● DO THIS:
Extract each line of the data and write it out again exactly.

§ §

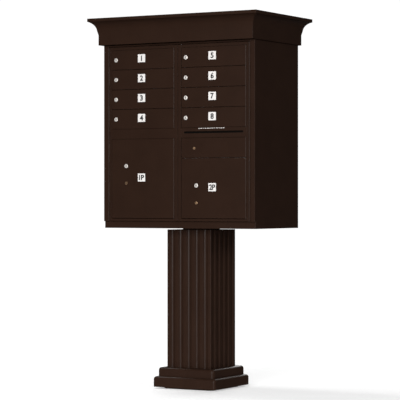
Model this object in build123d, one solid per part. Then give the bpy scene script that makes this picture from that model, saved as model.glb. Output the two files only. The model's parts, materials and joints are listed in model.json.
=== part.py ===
"""Cluster mailbox unit on a pedestal: cabinet, loading doors, compartment doors, locks, latch and covers.

Millimetres. X to the right seen from the front, Y to the back, Z up. The origin is on the ground, on the
pedestal's axis. Compartment doors turn on their right edge, loading doors on the cabinet's outer edges.
"""
from build123d import *
import os

# ---------------------------------------------------------------- driving dimensions
MODULE = 88.9                   # height of one tenant compartment
TENANTS = 4                     # tenant compartments in each column
CAB_HALF = 387.35               # half the cabinet's width
FRONT = -210.0                  # plane of the loading doors' front
BACK = 201.0                    # back of the cabinet
SHEET = 3.0                     # cabinet sheet
SKIRT_BOTTOM = 719.6
SKIRT_SETBACK = 9.0
FLOOR_TOP = 750.2
CAB_TOP = 1542.3
HEADER_BOTTOM = 1534.3
JAMB_IN = 364.5                 # inner edge of the fixed front jambs
INNER = CAB_HALF - SHEET

FIELD_BOTTOM = 763.5            # lowest edge of the compartment doors
FIELD_TOP = FIELD_BOTTOM + 8.5 * MODULE
TENANT_BOTTOM = FIELD_TOP - TENANTS * MODULE
RAIL_BOTTOM = TENANT_BOTTOM - MODULE / 2
MAIL_BOTTOM = RAIL_BOTTOM - MODULE

FRAME_T = 16.0                  # depth of the loading doors' bars
FRAME_BOTTOM = 751.6
SILL_GAP = 1.4                  # extra gap under the lowest doors
FRAME_TOP = 1532.3
FRAME_OUT = 355.0               # outer edge of each loading door
FRAME_MID = 0.75                # half the gap between the loading doors
HINGE_X = 360.5                 # axis of the loading doors' hinges, in the front plane
HINGE_R = 3.5
HINGE_LEAF = 1.5
KNUCKLES = 9
KNUCKLE_GAP = 0.4
BORE_R, PIN_R = 1.60, 1.55      # running fit of every hinge rod

COLUMN_X = {"left": -343.0, "right": 20.0}       # left edge of each column's doors
STILES = {"left": (-FRAME_OUT, -345.2, -16.8, -FRAME_MID), "right": (FRAME_MID, 17.2, 346.2, FRAME_OUT)}
DOOR_W = 316.5                  # flat part of a compartment door
BARREL_DX = 321.5               # hinge axis, from the door's left edge
BARREL_R = 4.0
BARREL_Y = FRONT + 2.5
DOOR_FACE = FRONT - 1.5
DOOR_SHEET = 2.5
DOOR_INSIDE = DOOR_FACE + DOOR_SHEET
LIP_DEPTH, LIP_T = 7.5, 2.0
DOOR_GAP = 1.1                  # half the gap between two doors

LOCK_DX = 21.8                  # tenant lock, from the door's left edge
LOCK_FACE_R, LOCK_BODY_R, LOCK_FACE_T = 9.2, 7.6, 2.2
CARRIER_FACE_R, CARRIER_BODY_R = 6.6, 5.2
FIT = 0.06                      # radial clearance of a lock or bolt in its hole
LOCK_BACK = FRONT + 17.9
CAM_PLANE = FRONT + 18.2
REAR_CAM_PLANE = FRONT + 22.6
CAM_T, CAM_HALF_W, CAM_LENGTH = 2.4, 6.0, 33.5
PARCEL_CAM_LENGTH = 66.0
PARCEL_LOCK_DX = 75.4
KEY_LOCK_Z = {"left": 997.7, "right": 909.1}
CARRIER_DROP = 77.0             # carrier lock below the parcel door's key lock
STRIKE_REACH, STRIKE_HALF_H, STRIKE_T = 18.0, 12.0, 4.0
SLIT_W, SLIT_DEPTH = 2.0, 1.4   # keyway in a lock's face

SHELF_FRONT = FRONT + 30.0
SHELF_T, PARTITION_T = 1.5, 3.0

SLOT_X0, SLOT_X1 = 32.0, 329.0
SLOT_Z0, SLOT_Z1 = 1139.0, 1147.6
SLOT_PLATE_T = 5.0
FLAP_Y, FLAP_Z = FRONT + 8.6, 1154.5
FLAP_R, FLAP_BORE_R, FLAP_ROD_R = 2.4, 1.06, 1.0
FLAP_DROP = 20.0
FLAP_X0, FLAP_X1 = 29.0, 332.0
EAR_X = (24.0, 334.0)           # left faces of the flap's two ears
EAR_T, EAR_HALF_H = 3.0, 4.0

MAIL_LOCK_X, MAIL_LOCK_Z = 84.5, 1073.5
MAIL_SCREWS = (71.0, 28.0)      # pitch of the lock's screws
MAIL_PLUG_R = 6.2
MAIL_SCREW_R, MAIL_SCREW_HEAD_R = 2.0, 3.0
BOLT_X0, BOLT_X1 = 24.0, 70.0   # the bolt, drawn back
BOLT_DROP, BOLT_H = 15.5, 8.0   # its lower edge below the lock's axis, and its height

HANDLE_X, HANDLE_Z = 9.5, 1074.6
HANDLE_Y0, HANDLE_T = FRONT + 21.0, 3.0
HANDLE_ARM, HANDLE_GRIP, HANDLE_HALF_W = 22.0, 30.0, 4.0
PIVOT_R = 2.5
ROD_X0, ROD_X1 = 1.5, 5.5       # flat latch rods behind the right door's inner stile
ROD_Y0, ROD_Y1 = FRONT + 16.5, FRONT + 20.0
LATCH_TRAVEL = 10.0

POST_HALF, POST_WALL = 63.5, 6.35
BASE_PLATE_HALF, BASE_PLATE_T, BASE_PLATE_CORNER = 128.5, 12.7, 25.0
TOP_PLATE_HALF, TOP_PLATE_T = 101.6, 9.5
ANCHOR_PITCH, ANCHOR_HOLE_R = 203.2, 8.0
CAB_BOLT_PITCH, CAB_BOLT_R, HEX_R = 165.1, 6.35, 11.0

PILLAR_HALF, PILLAR_BOTTOM, PILLAR_TOP = 112.5, 95.0, 713.0
PILLAR_WALL, PILLAR_CORNER = 3.5, 2.5
FLUTES, FLUTE_W, FLUTE_PITCH, FLUTE_DEPTH = 5, 25.0, 42.0, 7.5
PLINTH_HALF, PLINTH_BOTTOM, PLINTH_TOP = 159.5, 8.0, 55.0
PLINTH_CORNER, PLINTH_RIM_R = 10.5, 13.0
TIER_HALF, TIER_CORNER, TIER_RIM_R = 143.8, 14.0, 13.0
COVER_WALL = 3.5
COVER_OPENING = 92.0
LEDGE_IN, LEDGE_T = 118.0, 3.0
HALF_SEAM = 0.3                 # half the gap between two cover halves

CROWN_SIDE, CROWN_FRONT, CROWN_BACK = 395.0, FRONT - 35.0, BACK + 17.5
CROWN_TOP = 1661.8
CROWN_WALL = 3.5
LIP_OUT, LIP_H = 37.0, 14.0     # the crown's top lip
COVE_IN, COVE_H = 5.0, 40.0     # where the cove ends
SLOPE_H = 20.0
COVE_BULGE = (15.5, 14.5)       # a point on the cove, out from the band and below the lip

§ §

● WRITTEN SOLUTION:
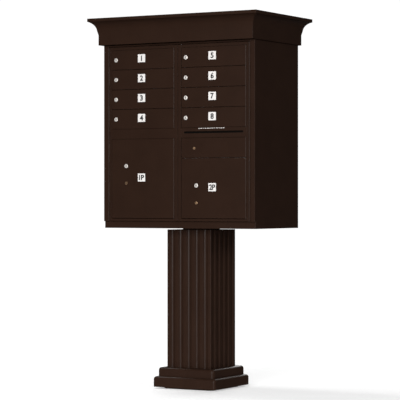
Model this object in build123d, one solid per part. Then give the bpy scene script that makes this picture from that model, saved as model.glb. Output the two files only. The model's parts, materials and joints are listed in model.json.
=== part.py ===
"""Cluster mailbox unit on a pedestal: cabinet, loading doors, compartment doors, locks, latch and covers.

Millimetres. X to the right seen from the front, Y to the back, Z up. The origin is on the ground, on the
pedestal's axis. Compartment doors turn on their right edge, loading doors on the cabinet's outer edges.
"""
from build123d import *
import os

# ---------------------------------------------------------------- driving dimensions
MODULE = 88.9                   # height of one tenant compartment
TENANTS = 4                     # tenant compartments in each column
CAB_HALF = 387.35               # half the cabinet's width
FRONT = -210.0                  # plane of the loading doors' front
BACK = 201.0                    # back of the cabinet
SHEET = 3.0                     # cabinet sheet
SKIRT_BOTTOM = 719.6
SKIRT_SETBACK = 9.0
FLOOR_TOP = 750.2
CAB_TOP = 1542.3
HEADER_BOTTOM = 1534.3
JAMB_IN = 364.5                 # inner edge of the fixed front jambs
INNER = CAB_HALF - SHEET

FIELD_BOTTOM = 763.5            # lowest edge of the compartment doors
FIELD_TOP = FIELD_BOTTOM + 8.5 * MODULE
TENANT_BOTTOM = FIELD_TOP - TENANTS * MODULE
RAIL_BOTTOM = TENANT_BOTTOM - MODULE / 2
MAIL_BOTTOM = RAIL_BOTTOM - MODULE

FRAME_T = 16.0                  # depth of the loading doors' bars
FRAME_BOTTOM = 751.6
SILL_GAP = 1.4                  # extra gap under the lowest doors
FRAME_TOP = 1532.3
FRAME_OUT = 355.0               # outer edge of each loading door
FRAME_MID = 0.75                # half the gap between the loading doors
HINGE_X = 360.5                 # axis of the loading doors' hinges, in the front plane
HINGE_R = 3.5
HINGE_LEAF = 1.5
KNUCKLES = 9
KNUCKLE_GAP = 0.4
BORE_R, PIN_R = 1.60, 1.55      # running fit of every hinge rod

COLUMN_X = {"left": -343.0, "right": 20.0}       # left edge of each column's doors
STILES = {"left": (-FRAME_OUT, -345.2, -16.8, -FRAME_MID), "right": (FRAME_MID, 17.2, 346.2, FRAME_OUT)}
DOOR_W = 316.5                  # flat part of a compartment door
BARREL_DX = 321.5               # hinge axis, from the door's left edge
BARREL_R = 4.0
BARREL_Y = FRONT + 2.5
DOOR_FACE = FRONT - 1.5
DOOR_SHEET = 2.5
DOOR_INSIDE = DOOR_FACE + DOOR_SHEET
LIP_DEPTH, LIP_T = 7.5, 2.0
DOOR_GAP = 1.1                  # half the gap between two doors

LOCK_DX = 21.8                  # tenant lock, from the door's left edge
LOCK_FACE_R, LOCK_BODY_R, LOCK_FACE_T = 9.2, 7.6, 2.2
CARRIER_FACE_R, CARRIER_BODY_R = 6.6, 5.2
FIT = 0.06                      # radial clearance of a lock or bolt in its hole
LOCK_BACK = FRONT + 17.9
CAM_PLANE = FRONT + 18.2
REAR_CAM_PLANE = FRONT + 22.6
CAM_T, CAM_HALF_W, CAM_LENGTH = 2.4, 6.0, 33.5
PARCEL_CAM_LENGTH = 66.0
PARCEL_LOCK_DX = 75.4
KEY_LOCK_Z = {"left": 997.7, "right": 909.1}
CARRIER_DROP = 77.0             # carrier lock below the parcel door's key lock
STRIKE_REACH, STRIKE_HALF_H, STRIKE_T = 18.0, 12.0, 4.0
SLIT_W, SLIT_DEPTH = 2.0, 1.4   # keyway in a lock's face

SHELF_FRONT = FRONT + 30.0
SHELF_T, PARTITION_T = 1.5, 3.0

SLOT_X0, SLOT_X1 = 32.0, 329.0
SLOT_Z0, SLOT_Z1 = 1139.0, 1147.6
SLOT_PLATE_T = 5.0
FLAP_Y, FLAP_Z = FRONT + 8.6, 1154.5
FLAP_R, FLAP_BORE_R, FLAP_ROD_R = 2.4, 1.06, 1.0
FLAP_DROP = 20.0
FLAP_X0, FLAP_X1 = 29.0, 332.0
EAR_X = (24.0, 334.0)           # left faces of the flap's two ears
EAR_T, EAR_HALF_H = 3.0, 4.0

MAIL_LOCK_X, MAIL_LOCK_Z = 84.5, 1073.5
MAIL_SCREWS = (71.0, 28.0)      # pitch of the lock's screws
MAIL_PLUG_R = 6.2
MAIL_SCREW_R, MAIL_SCREW_HEAD_R = 2.0, 3.0
BOLT_X0, BOLT_X1 = 24.0, 70.0   # the bolt, drawn back
BOLT_DROP, BOLT_H = 15.5, 8.0   # its lower edge below the lock's axis, and its height

HANDLE_X, HANDLE_Z = 9.5, 1074.6
HANDLE_Y0, HANDLE_T = FRONT + 21.0, 3.0
HANDLE_ARM, HANDLE_GRIP, HANDLE_HALF_W = 22.0, 30.0, 4.0
PIVOT_R = 2.5
ROD_X0, ROD_X1 = 1.5, 5.5       # flat latch rods behind the right door's inner stile
ROD_Y0, ROD_Y1 = FRONT + 16.5, FRONT + 20.0
LATCH_TRAVEL = 10.0

POST_HALF, POST_WALL = 63.5, 6.35
BASE_PLATE_HALF, BASE_PLATE_T, BASE_PLATE_CORNER = 128.5, 12.7, 25.0
TOP_PLATE_HALF, TOP_PLATE_T = 101.6, 9.5
ANCHOR_PITCH, ANCHOR_HOLE_R = 203.2, 8.0
CAB_BOLT_PITCH, CAB_BOLT_R, HEX_R = 165.1, 6.35, 11.0

PILLAR_HALF, PILLAR_BOTTOM, PILLAR_TOP = 112.5, 95.0, 713.0
PILLAR_WALL, PILLAR_CORNER = 3.5, 2.5
FLUTES, FLUTE_W, FLUTE_PITCH, FLUTE_DEPTH = 5, 25.0, 42.0, 7.5
PLINTH_HALF, PLINTH_BOTTOM, PLINTH_TOP = 159.5, 8.0, 55.0
PLINTH_CORNER, PLINTH_RIM_R = 10.5, 13.0
TIER_HALF, TIER_CORNER, TIER_RIM_R = 143.8, 14.0, 13.0
COVER_WALL = 3.5
COVER_OPENING = 92.0
LEDGE_IN, LEDGE_T = 118.0, 3.0
HALF_SEAM = 0.3                 # half the gap between two cover halves

CROWN_SIDE, CROWN_FRONT, CROWN_BACK = 395.0, FRONT - 35.0, BACK + 17.5
CROWN_TOP = 1661.8
CROWN_WALL = 3.5
LIP_OUT, LIP_H = 37.0, 14.0     # the crown's top lip
COVE_IN, COVE_H = 5.0, 40.0     # where the cove ends
SLOPE_H = 20.0
COVE_BULGE = (15.5, 14.5)       # a point on the cove, out from the band and below the lip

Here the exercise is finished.